The 3 acoustic piano & 2 harpsichord instruments also have damper resonance, a feature only found on higher end digital pianos. Compared with its predecessor, the NP-32, Yamaha has noticeably upgraded the sample quality of these 15 voices on this keyboard. They sound more realistic, have wider dynamic range and are even good enough for casual public performances.
These 15 instruments can be layered for a thicker tone and the volume mix can be adjusted - which is rare for keyboards at this price. 6 reverbs with adjustable depth allow you to replicate the spaciousness of a cathedral, concert hall or a recording studio. With a 64 note polyphony, beginner students are unlikely to encounter dropped notes even with long sustained music passages. Advanced pianists will find the 64 note polyphony limiting, but the affordable price of this keyboard reflects this.
The 12 watts amplification and the larger 12 x 8 cm onboard speakers gives a significant upgrade over its predecessor as well as the competition. Even with the volume maxed out, the speakers and amplifiers handled the bass and treble notes well with no perceivable distortion. If this isn’t enough, there’s a “Sound Boost” feature that applies a more aggressive EQ for a punchy and powerful sound - great for cutting through the mix when playing in a band.
If you want more than 15 sounds and don’t mind paying a little more, check out my recommended digital pianos with hundreds of onboard sounds.
The keys on the NP-35 are shaped like a box just like how traditional acoustic piano keys look. I love the red felt accent strip at the key pivots which helps in dampening key noise and keeping dust out of the mechanism. Many experienced teachers will tell you that absolute beginners, young and senior students may not necessarily have the finger strength to play on a fully weighted key action. Yamaha has finally got it right with their soft touch keys enabling beginners to play more confidently when starting out. 4 customisable velocity curves allowed me to adjust the touch sensitivity of the keys to match the skill level of my students. Just like a traditional acoustic piano, the key weights are graded meaning the keys on the lower register needs a heavier touch and gets progressively lighter on the higher register. White key tops are glossy and may get slippery for those with sweaty fingers but the black keys have a beautiful matte finish.
Now let’s talk about the elephant in the room. Are 76 keys on the NP-35 sufficient? For beginners, those who play pop music and as an ultra-portable practice piano, 76 keys is actually the perfect balance between weight, cost and usability. With the nifty octave shift feature, I was able to play a range wider than 88 keys. The benefits of a 76 soft touch keys are the significant weight & price reduction and increased portability compared to the much larger 88 fully weighted digital pianos. Let me put it this way. Given a choice between a lighter and smaller 76 semi-weighted keys vs a much much heavier 88 weighted keys keyboard, I would bring a 76-keys anytime for gigs, in the dorm or in my bedroom.
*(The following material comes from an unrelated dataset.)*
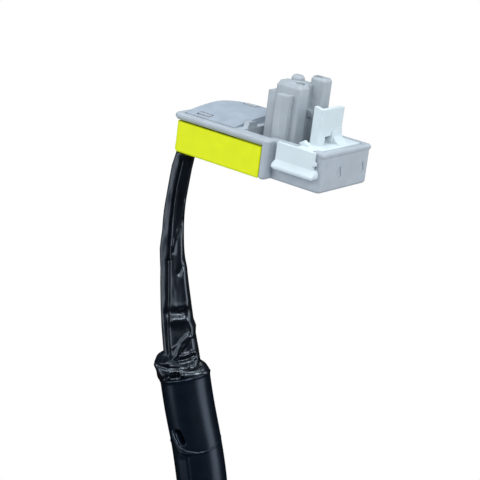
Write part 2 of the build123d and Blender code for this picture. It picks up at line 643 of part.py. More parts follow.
# ---- far connector ---------------------------------------------------------------------------
end_x, end_top = lead_route[-1][0], lead_route[-1][1] + 0.6
end_z = (end_top - end_length, end_top)
end_crimp_top = lead_route[-1][1] - 1.4
end_x_span = (end_x - end_width / 2, end_x + end_width / 2)
end_y_span = (lead_y - end_breadth / 2, lead_y + end_breadth / 2)
latch_y = (lead_y - end_lock_width / 2, lead_y + end_lock_width / 2)
end_lock_x = (end_x_span[1] - 0.7, end_x_span[1] + 0.3)
end_lock_z = (end_z[0] + end_lock_from, end_z[0] + end_lock_from + end_lock_length)
catch_z = (end_z[0] + catch_from, end_z[0] + catch_from + catch_height)
with BuildPart() as end_housing:
    block(end_x_span, end_y_span, end_z, end_corner)
    fillet(end_housing.faces().sort_by(Axis.Z)[-1].edges(), 0.5)
    for side in (-1, 1):
        contact_y = lead_y + side * end_pitch / 2
        bore((end_x, contact_y), wire_hole, (end_crimp_top, end_z[1] + 1))
        block((end_x - end_cavity / 2, end_x + end_cavity / 2),
              (contact_y - end_cavity / 2, contact_y + end_cavity / 2),
              (end_z[0] - 1, end_crimp_top + fit_gap), 0, Mode.SUBTRACT)
    # seat of the secondary lock, and the latch's catch below it
    block((end_lock_x[0] - fit_gap, end_x_span[1] + 1), (latch_y[0] - fit_gap, latch_y[1] + fit_gap),
          end_lock_z, 0, Mode.SUBTRACT)
    with BuildSketch(Plane.XZ.offset(-latch_y[0])) as catch:
        with BuildLine():
            Polyline((end_x_span[1] - 0.2, catch_z[1]), (end_x_span[1] + catch_reach, catch_z[1]),
                     (end_x_span[1] - 0.2, catch_z[0]), close=True)
        make_face()
    extrude(catch.sketch, amount=-size(latch_y))
end_housing.part.label = "end_housing"

with BuildPart() as end_lock:
    block(end_lock_x, latch_y, (end_lock_z[0] + fit_gap, end_lock_z[1] - fit_gap), 0.2)
end_lock.part.label = "end_lock"


def end_terminal(side):
    """A square receptacle with a round crimp above it."""
    contact_y = lead_y + side * end_pitch / 2
    half = end_cavity / 2 - fit_gap
    box_z = (end_z[0] + end_mouth, end_z[0] + end_mouth + end_socket_length)
    with BuildPart() as piece:
        block((end_x - half, end_x + half), (contact_y - half, contact_y + half), box_z, 0.2)
        block((end_x - half + 0.35, end_x + half - 0.35), (contact_y - half + 0.35, contact_y + half - 0.35),
              (box_z[0] - 1, box_z[1] - 1), 0, Mode.SUBTRACT)
        bore((end_x, contact_y), crimp_diameter, (box_z[1] - 0.3, end_crimp_top), Mode.ADD)
        bore((end_x, contact_y), wire_diameter + wire_gap / 2,
             (lead_route[-1][1] - end_wire_reach - wire_gap, end_crimp_top + 1))
    return piece


end_terminal_a = end_terminal(-1)
end_terminal_a.part.label = "end_terminal_a"
end_terminal_b = end_terminal(1)
end_terminal_b.part.label = "end_terminal_b"

# ---- files -----------------------------------------------------------------------------------
os.makedirs("parts", exist_ok=True)
for piece in (outer_shell, cover_plate, cable_case, plug_insert, terminal_a, terminal_b, shorting_clip,
              lock_slider, ferrite_core, wire_guide, wire_a, wire_b, sleeve, tape_wrap, outer_tube,
              lower_tube, end_housing, end_lock, end_terminal_a, end_terminal_b):
    export_step(piece.part, f"parts/{piece.part.label}.step")
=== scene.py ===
"""The airbag connector on its lead: its finishes, the creased sleeve, the gathered roll, the tubes, the
studio and the camera. The lead's lengths are in millimetres, and MM makes them metres for a mesh.
"""
import math

import bpy
import numpy as np
from mathutils import Matrix, Vector, noise


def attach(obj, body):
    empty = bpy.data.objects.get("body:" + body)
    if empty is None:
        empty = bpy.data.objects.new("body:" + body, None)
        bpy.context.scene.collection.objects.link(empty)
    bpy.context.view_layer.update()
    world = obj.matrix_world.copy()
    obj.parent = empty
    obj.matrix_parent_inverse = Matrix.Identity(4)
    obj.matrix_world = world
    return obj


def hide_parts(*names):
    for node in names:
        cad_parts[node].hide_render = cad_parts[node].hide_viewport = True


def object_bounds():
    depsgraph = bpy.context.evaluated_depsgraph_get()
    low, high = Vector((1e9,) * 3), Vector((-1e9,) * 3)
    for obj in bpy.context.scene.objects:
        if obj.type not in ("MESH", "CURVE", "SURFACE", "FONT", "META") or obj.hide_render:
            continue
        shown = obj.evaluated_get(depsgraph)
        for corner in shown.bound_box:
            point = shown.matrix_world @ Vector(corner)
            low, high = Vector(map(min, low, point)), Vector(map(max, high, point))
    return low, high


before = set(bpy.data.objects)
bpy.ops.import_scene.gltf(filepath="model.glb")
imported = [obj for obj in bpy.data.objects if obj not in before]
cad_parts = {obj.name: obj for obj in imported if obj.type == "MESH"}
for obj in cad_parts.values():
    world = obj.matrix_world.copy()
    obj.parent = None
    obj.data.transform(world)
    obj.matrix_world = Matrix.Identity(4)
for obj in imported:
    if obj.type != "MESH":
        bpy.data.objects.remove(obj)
cad_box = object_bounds()
MM = 0.001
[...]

If nothing but an 88 fully weighted digital piano keyboard will do, check out my recommended digital pianos.
One of the biggest improvements to the NP-35 is the compatibility with Yamaha’s excellent Smart Pianist app available for both Android & iOS devices. With a large iPad screen, selecting voices, adjusting volume, recording, setting reverb is easy. A couple of features such as saving unlimited user registrations & accessing Yamaha’s Piano Room is only available on the Smart Pianist app. The USB port transmits and receives both MIDI & audio data which guarantees maximum compatibility with music learning apps and music production software. I much prefer the ¼” headphones jack over the flimsy 3.5mm ones found in the competition.
While there is a simple to use, single song, single track MIDI song recorder, you are better off using the audio recorder on the app that has no song record limit and can be shared online immediately. Octave shifts and transpose helps you play along with other musicians and an onboard metronome helps beginners play in time. A big selling point of the NP-35 is the best in class ultra-portability. There is no other 76 semi-weighted, pro-sound quality piano keyboard that can beat its 13 lbs weight. With battery operation and an optional carry case, there’s no excuse not to have this with you everywhere you go for piano practice.
To keep the weight and cost down, Yamaha used hard plastic extensively on every conceivable part of this keyboard. You would think the keyboard will feel cheap as a result. On the contrary. The chassis is sturdy, feels premium and looks durable. The knobs, buttons and music rest have little freeplay. However, I really wish Yamaha had “softened” the perception of the hard plastic keyboard surface with some textures like what the competition has done.
If you want a keyboard with a higher build quality and do not mind paying more, check out the ones I recommend.
There are a couple of features and functions I wished the NP-35 had.
As a learner’s keyboard, there should be dual headphone jacks for teacher & student during lessons or practising duets.
I know Yamaha is trying to go for a minimalist design but a simple 2-line LCD screen and silk-screened labels above or below the keys would have made navigating the keyboard with an app much more intuitive without carrying a function chart.
All piano-centric keyboards come with a basic sustain pedal in the box. This doesn’t.
The audio output jack is shared with the headphones jack. A dedicated audio out would have provided more flexibility.
Streaming backing tracks from your phone to the onboard speakers to play along with require a cable connection. Wireless Bluetooth audio is supported but requires a pricey Bluetooth adaptor.
If you don’t mind paying more, check my recommendations for a keyboard that contains everything on my wishlist.
The Yamaha NP-35 is an excellent first keyboard for those looking to pick up some piano skills. It has great sounds, is well-built, is very approachable and the Yamaha brand guarantees good resale value should you decide to upgrade because you want to be more serious about playing the piano.